E se la crisi non ci fosse stata, azzarda lo stesso studio? Il livello potenziale di crescita che si sarebbe registrato è pari a 276 miliardi di euro di Pil. In termini nominali, si parla di una perdita superiore a 385 miliardi, circa il 20% del Pil.
IL DIVARIO NORD-SUD
È, invece, il Report Sud di Diste Consulting-Fondazione Curella a raccontare, fotografando il passato, fino a che punto la disoccupazione ha spaccato in due l’Italia negli ultimi anni. «Nei cinque anni di crisi», dice il report, «i posti di lavoro distrutti nel sistema produttivo del Sud e delle Isole sono stati in totale 335.500 a fronte dei 12.400 creati nell’area centro settentrionale». Tanto che a fronte di un tasso di disoccupazione del 17,2% nel Mezzogiorno (dati 2012), il Centro Nord se la cava con l’8% (il Pil è sceso 3,4% contro il 2% al Nord).

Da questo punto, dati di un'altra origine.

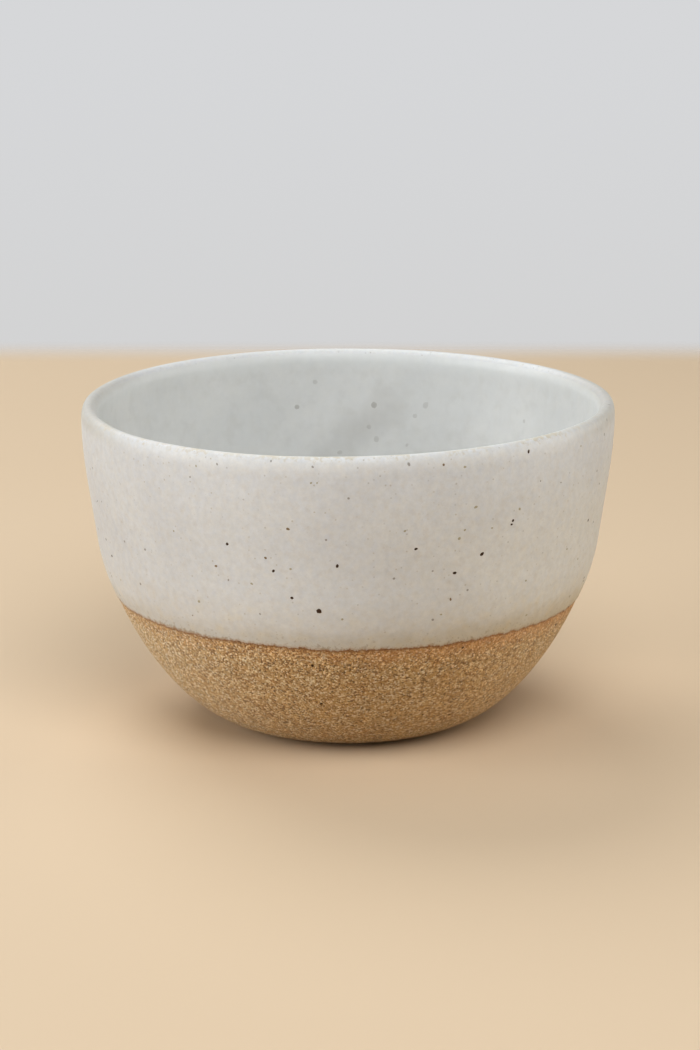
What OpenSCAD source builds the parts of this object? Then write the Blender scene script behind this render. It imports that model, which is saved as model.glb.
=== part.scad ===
// Hand-thrown stoneware prep bowl: one turned clay body under two coats of glaze.
// Z is the axis of the wheel, and the foot stands on Z = 0. Lengths are in millimetres.

/* [Bowl] */
// Diameter over the glazed lip
rim_d = 127; // [116:1:140]
// Height over the glazed lip
height = 77; // [66:1:90]
// Diameter of the foot where it meets the table
foot_d = 57; // [46:1:68]

/* [Outside wall] */
// Height of the shoulder, where the trimmed belly runs into the thrown wall
shoulder_h = 44; // [38:1:52]
// Diameter of the clay at the shoulder
shoulder_d = 119.5; // [110:0.5:124]
// Lean of the wall at the shoulder, in degrees from upright
shoulder_lean = 8; // [4:1:12]
// Run of the belly out from the foot before it turns up, as a share of its reach
belly_run_share = 0.52; // [0.4:0.01:0.65]
// Climb of the belly over that run, as a share of the shoulder height
belly_climb_share = 0.09; // [0.04:0.01:0.14]
// Straightness of the belly below the shoulder, as a share of the shoulder height
belly_top_share = 0.31; // [0.2:0.01:0.4]
// Straightness of the wall above the shoulder, as a share of the wall height
wall_foot_share = 0.49; // [0.3:0.01:0.55]
// Upright stretch of the wall under the lip, as a share of the wall height
wall_top_share = 0.31; // [0.2:0.01:0.4]

/* [Inside] */
// Width of the clay lip
lip_w = 3.2; // [2.4:0.1:4.2]
// Outer rounding of the lip as a share of its width; the crisper inner edge takes the rest
lip_round_share = 0.73; // [0.5:0.01:0.8]
// Thickness of the clay wall at the shoulder
wall_t = 4; // [3:0.1:5.2]
// Thickness of the clay at the haunch, low on the belly, where the inside turns into the floor
haunch_t = 4.9; // [4.2:0.1:6]
// Place of the haunch along the belly, as a share of the way from the foot to the shoulder
haunch_share = 0.56; // [0.48:0.01:0.65]
// Thickness of the clay floor over the recess in the foot
floor_t = 5.8; // [4.5:0.1:7]
// Drop of the inside past the haunch before it levels off, as a share of what is left to the floor
floor_turn_share = 0.72; // [0.6:0.01:0.85]
// Flat of the floor out from its middle, as a share of its radius at the haunch
floor_flat_share = 0.6; // [0.5:0.01:0.7]

/* [Throwing rings] */
// Spacing of the finger rings inside, down the wall and in across the floor
ring_pitch = 6; // [4:0.5:9]
// Depth of the finger rings at the wall; they fade out towards the middle of the floor
ring_depth = 0.12; // [0.04:0.01:0.25]

/* [Foot] */
// Width of the flat ring that the bowl stands on
foot_ring_w = 5.5; // [4:0.1:8]
// Depth of the turned recess inside the foot ring
recess_h = 2.4; // [1.5:0.1:3.5]
// Slope of the side of the recess, as a share of its depth
recess_slope_share = 0.6; // [0.3:0.05:1]
// Flat of the recess out from its middle, as a share of its radius
recess_flat_share = 0.75; // [0.5:0.01:0.9]

/* [Glaze] */
// Height of the level line where the outer glaze stops
glaze_line_h = 31.4; // [24:0.1:37]
// Thickness of both coats of glaze
glaze_t = 0.4; // [0.25:0.05:0.6]
// Thickness of the rolled edge of the outer coat at its line
glaze_edge_t = 0.5; // [0.3:0.05:0.8]
// What is left of the glaze where it breaks over the crisp inner edge of the lip
glaze_break_share = 0.35; // [0.2:0.05:0.9]

/* [Hidden] */
$fn = 180;

belly_steps = 26;
wall_steps = 16;
lip_steps = 6;
edge_steps = 6;
recess_steps = 12;
steps_per_ring = 6;

clay_colour = [0.63, 0.47, 0.31];
liner_colour = [0.80, 0.81, 0.80];
outer_colour = [0.85, 0.83, 0.79];

foot_r = foot_d / 2;
shoulder_r = shoulder_d / 2;
clay_rim_r = rim_d / 2 - glaze_t;
clay_h = height - glaze_t;
lip_outer_r = lip_w * lip_round_share;
lip_inner_r = lip_w - lip_outer_r;
wall_top_h = clay_h - lip_outer_r;
floor_h = recess_h + floor_t;

// An outline is a run of cubic curves, each four points of [radius, height], from the foot up the outside
// and over the lip to the middle of the floor. Out of the clay is to the right of the way along.
function spot(curve, u) = pow(1 - u, 3) * curve[0] + 3 * u * pow(1 - u, 2) * curve[1]
    + 3 * u * u * (1 - u) * curve[2] + pow(u, 3) * curve[3];
function way(curve, u) = pow(1 - u, 2) * (curve[1] - curve[0]) + 2 * u * (1 - u) * (curve[2] - curve[1])
    + u * u * (curve[3] - curve[2]);
function right_of(v) = [v[1], -v[0]] / norm(v);
function left_of(v) = [-v[1], v[0]] / norm(v);

// A station is a pair: a point on the clay, and the point on the glaze over it.
function curve_stations(curve, steps) = [
    for (i = [0 : steps])
        let (u = i / steps, clay = spot(curve, u))
            [clay, clay + glaze_t * right_of(way(curve, u))]
];
function arc_stations(centre, r, from, to, breaks = false) = [
    for (i = [0 : lip_steps])
        let (
            a = from + (to - from) * i / lip_steps,
            out = [cos(a), sin(a)],
            thin_share = breaks ? (1 - glaze_break_share) * sin(2 * (a - 90)) : 0
        )
            [centre + r * out, centre + (r + glaze_t * (1 - thin_share)) * out]
];

// The inside follows a curve of the outside from its end down to a share of it, at a thickness that eases
// from one value to the other.
function inside_station(curve, u, t) = let (
    out = right_of(way(curve, u)),
    clay = spot(curve, u) - t * out
) [clay, clay - glaze_t * out];
function inside_stations(curve, to_share, from_t, to_t, steps) = [
    for (i = [0 : steps])
        let (eased = (1 - cos(180 * i / steps)) / 2)
            inside_station(curve, 1 - (1 - to_share) * i / steps, from_t + (to_t - from_t) * eased)
];

// Finger rings are counted down the wall and in across the floor, and press the clay back a little.
function ring_steps(from, to) = steps_per_ring * ceil((from[0] - to[0] + from[1] - to[1]) / ring_pitch);
function ring_press(p) = ring_depth * p[0] / inside_top[0]
    * (1 - cos(360 * (inside_top[0] - p[0] + inside_top[1] - p[1]) / ring_pitch)) / 2;
function ringed(stations) = [
    for (s = stations)
        let (press = ring_press(s[0]) * (s[1] - s[0]) / glaze_t)
            [s[0] - press, s[1] - press]
];

// The station where a run of stations climbs through a height.
function crossing(stations, h) = let (
    above = [for (i = [1 : len(stations) - 1]) if (stations[i][0][1] > h) i][0],
    low = stations[above - 1],
    high = stations[above],
    share = (h - low[0][1]) / (high[0][1] - low[0][1])
) low + share * (high - low);

function clay_side(stations) = [for (s = stations) s[0]];
function glaze_side(stations) = [for (s = stations) s[1]];
function backwards(points) = [for (i = [len(points) - 1 : -1 : 0]) points[i]];

// Outside: the trimmed belly and the thrown wall share the shoulder point and its lean.
shoulder = [shoulder_r, shoulder_h];
shoulder_way = [sin(shoulder_lean), cos(shoulder_lean)];
wall_h = wall_top_h - shoulder_h;
belly_curve = [
    [foot_r, 0],
    [foot_r + (shoulder_r - foot_r) * belly_run_share, shoulder_h * belly_climb_share],
    shoulder - shoulder_h * belly_top_share * shoulder_way,
    shoulder
];
wall_curve = [
    shoulder,
    shoulder + wall_h * wall_foot_share * shoulder_way,
    [clay_rim_r, wall_top_h - wall_h * wall_top_share],
    [clay_rim_r, wall_top_h]
];

// Inside: it follows the outside from the lip to the haunch, and a last curve levels off to the floor.
inside_top = [clay_rim_r - lip_w, clay_h - lip_inner_r];
inside_shoulder = inside_station(wall_curve, 0, wall_t)[0];
haunch = inside_station(belly_curve, haunch_share, haunch_t)[0];
haunch_way = way(belly_curve, haunch_share);
floor_curve = [
    haunch,
    haunch - (haunch[1] - floor_h) * floor_turn_share * haunch_way / haunch_way[1],
    [haunch[0] * floor_flat_share, floor_h],
    [0, floor_h]
];

// Underside: a soft dished recess inside the foot ring.
recess_r = foot_r - foot_ring_w;
recess_curve = [
    [0, recess_h],
    [recess_r * recess_flat_share, recess_h],
    [recess_r - recess_h * recess_slope_share, recess_h],
    [recess_r, 0]
];

outside_stations = concat(curve_stations(belly_curve, belly_steps), curve_stations(wall_curve, wall_steps));
lip_outer_stations = arc_stations([clay_rim_r - lip_outer_r, wall_top_h], lip_outer_r, 0, 90);
lip_inner_centre = [inside_top[0] + lip_inner_r, inside_top[1]];
lip_break_stations = arc_stations(lip_inner_centre, lip_inner_r, 90, 135, breaks = true);
lip_liner_stations = arc_stations(lip_inner_centre, lip_inner_r, 135, 180, breaks = true);
inside_wall_steps = ring_steps(inside_top, inside_shoulder);
inside_belly_steps = ring_steps(inside_shoulder, haunch);
floor_steps = ring_steps(haunch, floor_curve[3]);
inside_clay_stations = concat(
    inside_stations(wall_curve, 0, lip_w, wall_t, inside_wall_steps),
    inside_stations(belly_curve, haunch_share, wall_t, haunch_t, inside_belly_steps),
    curve_stations(floor_curve, floor_steps)
);

// The outer coat starts at its line with a rolled edge, a quarter round that rises off the clay.
line_station = crossing(outside_stations, glaze_line_h);
line_out = (line_station[1] - line_station[0]) / glaze_t;
line_up = left_of(line_out);
edge_centre = line_station[0] + glaze_edge_t * line_up;
edge_points = [
    for (i = [1 : edge_steps])
        let (a = 90 * i / edge_steps)
            edge_centre + glaze_edge_t * (sin(a) * line_out - cos(a) * line_up)
];
coated_stations = concat(
    [for (s = outside_stations) if (s[0][1] > glaze_line_h) s],
    lip_outer_stations,
    lip_break_stations
);
past_edge_stations = [for (s = coated_stations) if (s[0][1] > edge_centre[1] + glaze_edge_t) s];
liner_stations = concat(lip_liner_stations, ringed(inside_clay_stations));

clay_outline = concat(
    [for (i = [0 : recess_steps]) spot(recess_curve, i / recess_steps)],
    clay_side([for (s = outside_stations) if (s[0][1] < glaze_line_h) s]),
    [line_station[0]],
    clay_side(coated_stations),
    clay_side(liner_stations)
);
outer_outline = concat(
    [line_station[0]],
    edge_points,
    glaze_side(past_edge_stations),
    backwards(clay_side(coated_stations))
);
liner_outline = concat(
    glaze_side(liner_stations),
    backwards(clay_side(liner_stations))
);

// Bare stoneware with its trimmed belly, foot ring and recess; both coats sit on it face to face.
module clay_body() {
    color(clay_colour)
        rotate_extrude()
            polygon(clay_outline);
}

// Coat poured inside: from the crisp inner edge of the lip down to the floor.
module liner_glaze() {
    color(liner_colour)
        rotate_extrude()
            polygon(liner_outline);
}

// Coat dipped outside: from its level line up the wall and over the lip to the same inner edge.
module outer_glaze() {
    color(outer_colour)
        rotate_extrude()
            polygon(outer_outline);
}

clay_body();
liner_glaze();
outer_glaze();
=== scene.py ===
import math
import random

import bmesh
import bpy
import numpy as np
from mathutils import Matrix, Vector
from mathutils.bvhtree import BVHTree


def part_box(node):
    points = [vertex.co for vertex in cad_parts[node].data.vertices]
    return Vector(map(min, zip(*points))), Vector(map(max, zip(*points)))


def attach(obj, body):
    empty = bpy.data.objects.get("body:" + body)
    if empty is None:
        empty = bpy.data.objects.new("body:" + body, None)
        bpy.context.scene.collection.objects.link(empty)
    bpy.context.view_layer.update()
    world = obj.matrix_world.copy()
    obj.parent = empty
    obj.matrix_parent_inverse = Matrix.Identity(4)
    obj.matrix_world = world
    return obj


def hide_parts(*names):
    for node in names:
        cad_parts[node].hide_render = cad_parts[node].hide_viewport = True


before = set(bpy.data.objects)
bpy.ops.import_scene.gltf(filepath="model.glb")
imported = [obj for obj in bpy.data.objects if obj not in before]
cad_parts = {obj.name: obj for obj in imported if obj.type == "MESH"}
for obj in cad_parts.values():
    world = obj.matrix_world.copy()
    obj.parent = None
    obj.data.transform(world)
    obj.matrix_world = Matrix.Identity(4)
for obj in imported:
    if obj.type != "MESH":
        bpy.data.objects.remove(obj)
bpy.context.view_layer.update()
scene = bpy.context.scene
mm = 0.001
print("frame loaded:", sorted(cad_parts))


def paint(red, green, blue):
    # screen values from 0 to 255, as the linear colour that a shader takes
    shares = [value / 255 for value in (red, green, blue)]
    return (*[s / 12.92 if s <= 0.04045 else ((s + 0.055) / 1.055) ** 2.4 for s in shares], 1.0)


# Node trees

class Wire:              # an output socket that takes part in sums
    def __init__(self, tree, socket):
        self.tree = tree
        self.socket = socket

    def __neg__(self):
        return self.tree.maths("MULTIPLY", self, -1)


def overload(word, operation):
    # a sum adds a Math node, whichever side of the sign the wire stands on
    setattr(Wire, "__" + word + "__", lambda wire, other: wire.tree.maths(operation, wire, other))
    setattr(Wire, "__r" + word + "__", lambda wire, other: wire.tree.maths(operation, other, wire))


for word, operation in (("add", "ADD"), ("sub", "SUBTRACT"), ("mul", "MULTIPLY"), ("truediv", "DIVIDE")):
    overload(word, operation)


class Outputs:           # the output sockets of one node, by name or identifier
    def __init__(self, tree, node):
        self.tree = tree
        self.node = node

    def __getitem__(self, key):
        return Wire(self.tree, findSocket(self.node.outputs, key))


def findSocket(sockets, key):
    if isinstance(key, int):
        return sockets[key]
    return next(s for s in sockets if key in (s.identifier, s.name))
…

Numeri pesanti. E non a caso è proprio «per la crescita e l’occupazione, non meno che per il risanamento finanziario» che il Capo dello Stato, Giorgio Napolitano, avverte: «Ognuno deve fare la sua parte, perchè è decisivo l’apporto di tutti». Parole che accompagnano un nuovo monito, il terzo in pochi giorni, sull’emergenza lavoro: «Ci si sta muovendo seriamente in direzioni nuove anche in Europa, dove ormai si impone all’ordine del giorno come problema numero uno quello del creare occasioni e prospettive di lavoro per vaste masse di giovani che ne sono privi». «Viviamo con profonda preoccupazione», aggiunge il presidente, «il protrarsi e l’aggravarsi della recessione, la crisi diffusa, in molti casi drammatica, delle imprese e del lavoro».